On 27 June 1941, the German Second and Third Panzer Groups striking from south and north linked up near Minsk, surrounding and eventually destroying the Soviet 3rd, 10th and 13th Armies, and portions of the 4th Army, in total about 20 divisions, while the remainder of the 4th Army fell back eastwards toward the Berezina River. On 28 June 1941, the Ninth and Fourth German Armies linked east of Białystok splitting the encircled Soviet forces into two pockets: a larger Białystok pocket containing the Soviet 10th Army and a smaller Navahrudak pocket.
In the first 18 days of the war, the Western Front had suffered 417,790 casualties, lost 9,427 guns and mortars, 4,799 tanks and 1,777 combat aircraft, and practically ceased to exist as a military force.
The Front commander, General of the Army Dmitry Pavlov, and the Front Staff were recalled to Moscow. There they were accused of intentional disorganization of defense and retreat without battle, sentenced as traitors, and executed. The families of the traitors were repressed according to NKVD Order no. 00486. This order dealt with families of traitors of the Motherland.

Western Front reorganized 28 June – 2 July

Furious over the loss of Minsk on 28 June, Stalin replaced the disgraced Pavlov with Colonel General Andrey Yeryomenko as commander of the Western Front. Arriving at Front headquarters at Mogilev on the morning of 29 June, Yeryomenko was faced with the daunting task of restoring order to the Western Front's defences. To accomplish this task he had initially only the remnants of the 4th and 13th Armies, of which the former had been reduced to the equivalent of a division in strength. On 1 July, he ordered the 13th Army to fall back to the Berezina River and defend the sectors between the towns of Kholkolnitza, Borisov and Brodets. Further south, the 4th Army were to defend the Berezina from Brodets through Svisloch to Bobruisk. To reinforce the Front's defences the elite 1st Moscow Motor Rifle Division was rushed from Moscow Military District to Borisov. This division, commanded by Colonel Yakov Kreizer, was at full strength with two motorized regiments, one tank regiment and 229 tanks. However, by that date Yeryomenko's defense line on the Berezina had already been rendered obsolete by Guderian's Panzer Divisions. On 29 June, the 3rd Panzer Division captured a bridgehead at Bobruisk from the 4th Army's 47th Rifle Corps, and on 30 June, the 4th Panzer Division seized the railroad bridge at Svisloch from the 4th Airborne Corps, cutting off one of that corps' three brigades and most of the 20th Mechanized Corps.

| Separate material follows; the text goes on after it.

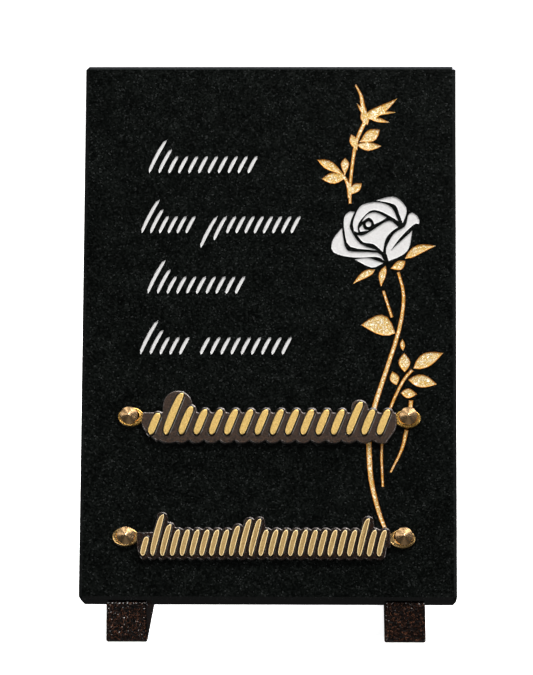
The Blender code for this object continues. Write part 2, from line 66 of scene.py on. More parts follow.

Then on 2 July Stalin appointed Semyon Timoshenko, Marshal of the Soviet Union and People's Commissar for Defence, to command the Western Front, with Yeryomenko and Marshal Semyon Budyonny as his deputies. At the same time Stalin transferred four armies, the 19th Army, 20th Army, 21st Army and 22nd Army, from Marshal Budyonny's Group of Reserve Armies to the Western Front. After a telephone conversation with Timoshenko, Stalin added a fifth reserve army, the weak 16th Army, as well.
Timoshenko's orders were to defend the Western Dvina River-Dniepr River line. To this end the front deployed on its northern flank the 22nd Army under Lieutenant General Filipp Yershakov to defend the sector from Sebezh southward to the Western Dvina, and then south along that river from north of Polotsk to Beshenkovichi. South of the 22nd Army, the 20th Army, under Lieutenant General Pavel Kurochkin, was to defend the gap between the rivers from Beshenkovichi on the Western Dvina to Shklov on the Dnepr, supported by the 5th Mechanized Corps, under Major General Ilya Alekseyenko, and the 7th Mechanized Corps, under Major General Vasilii Ivanovich Vinogradov. The 19th Army, under Lieutenant General Ivan Konev, that time regrouping northward from the Kiev region, was to defend the Vitebsk region to the rear of 22nd and 20th Armies. The 19th Army included the 23rd Mechanized Corps under Major General Mikhail Akimovich Miasnikov. On the front's southern flank the 21st Army, under Lieutenant General Vasyl Herasymenko, including the 25th Mechanized Corps under Major General Semyon Krivoshein, was to defend the sector from Rogachev to Rechitsa. The remnants of the 4th and 13th Armies were to fall back and regroup at the Sozh River at the rear of the 21st Army. In early July Stalin relieved Korobkov, the commander of the 4th Army, and had him executed for treason. He was replaced by Colonel Leonid Sandalov Finally the 16th Army, under Lieutenant General Mikhail Fedorovich Lukin, was kept in reserve in the Smolensk region.